How AI changed the bar for a virtual receptionist

Two years ago, AI in this category was a gimmick. Now it's setting the floor. Three changes worth understanding:

Voice quality stopped being the differentiator. Most modern voice AI sounds natural enough that callers don't immediately hang up. The bar moved to whether the AI understands and resolves, not whether it sounds human.

Per-call cost dropped 10x. What used to cost $4–$10 per handled call (human services) now runs cents per call (AI). The economic argument flipped in 2024–2025 — the question stopped being "can we afford this?" and became "can we afford not to?"

Integration depth replaced channel breadth. Vendors used to win on "we cover phone, chat, and SMS." Now everyone does that. The new differentiation is whether the system reads and writes cleanly into the tools your team already uses, with no manual cleanup.

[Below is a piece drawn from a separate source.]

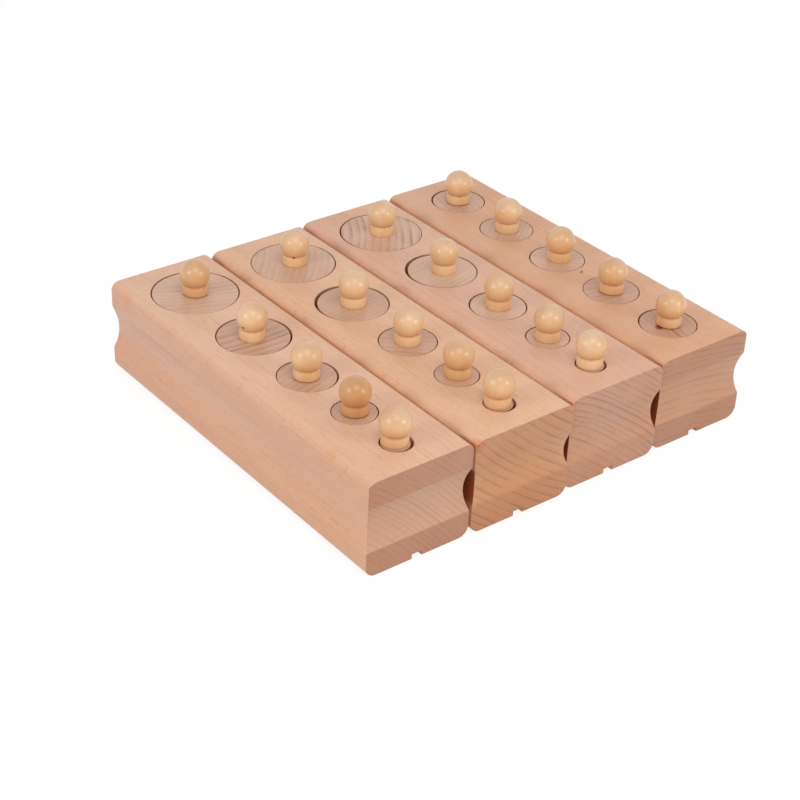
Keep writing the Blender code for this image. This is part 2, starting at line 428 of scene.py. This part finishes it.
blockShape = {
    "topEdgeRadius": 0.003,
    "bottomEdgeRadius": 0.004,
    "coveRadius": 0.0175,
    "coveDepth": {"a": 0.0020, "b": 0.0013, "c": 0.0018, "d": 0.0020},
    "sideEase": 0.0042,      # rounding where a cove meets the long side
    "endCoveEase": {"a": 0.0008, "b": 0.0035, "c": 0.0030, "d": 0.0018},    # and where it meets an end
    # what the left and the right side stand out, or in below 0, for the outline and the seams between blocks
    "sideGrow": {
        "a": (0.00022, -0.00008), "b": (0.00012, 0.00012),
        "c": (0.00012, 0.00012), "d": (0.0, 0.00025),
    },
    # how much of the cove's depth each face has: left, right, near end, far end
    "coveShare": {
        "a": (0.75, 0.85, 1.0, 0.75), "b": (1.0, 1.25, 1.0, 1.0),
        "c": (1.0, 0.88, 1.0, 1.0), "d": (1.0, 0.82, 0.82, 1.0),
    },
    # the rounding of the left top edge runs out into a squarer corner towards the near end
    "cornerDrop": {"a": 0.0009, "b": 0.0009, "c": 0.0012, "d": 0.0009},
    "cornerEase": 0.0005,
    "cornerBow": 1.3,        # above 1 the drop falls off early and the corner's top bows up
    "cornerReach": 0.012,
    "endEase": 0.00014,      # the end grain's sanded edge
    "endSteps": 3,
    "rimEase": 0.00008,      # the sockets' sanded rim
    "flatStrip": 0.0003,     # keeps the flat faces beside a rounding evenly shaded
    "slotWidth": 0.004,
    "slotDepth": 0.0018,
    "slotOffset": -0.0005,
    "edgeSteps": 9,
    "coveSteps": 60,
    "socketSteps": 112,
    "floorGap": 0.0003,
    "drillPoint": 0.0011,    # radius of the dimple that the drill leaves in a socket's floor
    "overrun": 0.002,
    "sharpAngle": 16.0,
    # a socket's clearance, how far it stands off its cylinder's axis and which way (degrees from +X)
    "sockets": {
        "a1": (0.00046, 0.00031, 60), "a2": (0.00057, 0.00037, 36), "a3": (0.00048, 0.00035, 28),
        "a4": (0.00038, 0.00018, 38), "a5": (0.00078, 0.00030, 312),
        "b1": (0.00035, 0.00014, 20), "b2": (0.00074, 0.00062, 85), "b3": (0.00037, 0.00014, 60),
        "b4": (0.00032, 0.00010, 270), "b5": (0.00068, 0.00032, 310),
        "c1": (0.00040, 0.00017, 120), "c2": (0.00074, 0.00050, 98), "c3": (0.00050, 0.00024, 62),
        "c4": (0.00039, 0.00017, 50), "c5": (0.00064, 0.00020, 285),
        "d1": (0.00049, 0.00034, 72), "d2": (0.00029, 0.00005, 90), "d3": (0.00035, 0.00010, 110),
        "d4": (0.00029, 0.00009, 350), "d5": (0.00042, 0.00028, 62),
    },
}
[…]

Frequently Asked Questions

Is a virtual receptionist the same as an answering service?

They overlap but aren't identical. An answering service primarily takes messages. A virtual receptionist handles a broader range of tasks — call routing, appointment booking, lead qualification, and customer support.

Can I use a virtual receptionist with my current phone number?

Yes. Both human and AI virtual receptionist services work with call forwarding from your existing business number. No hardware changes are needed.

Will a virtual receptionist know about my business?

Human services train their agents on your scripts and FAQs. AI services ingest your business information, hours, services, and pricing so they can answer caller questions accurately.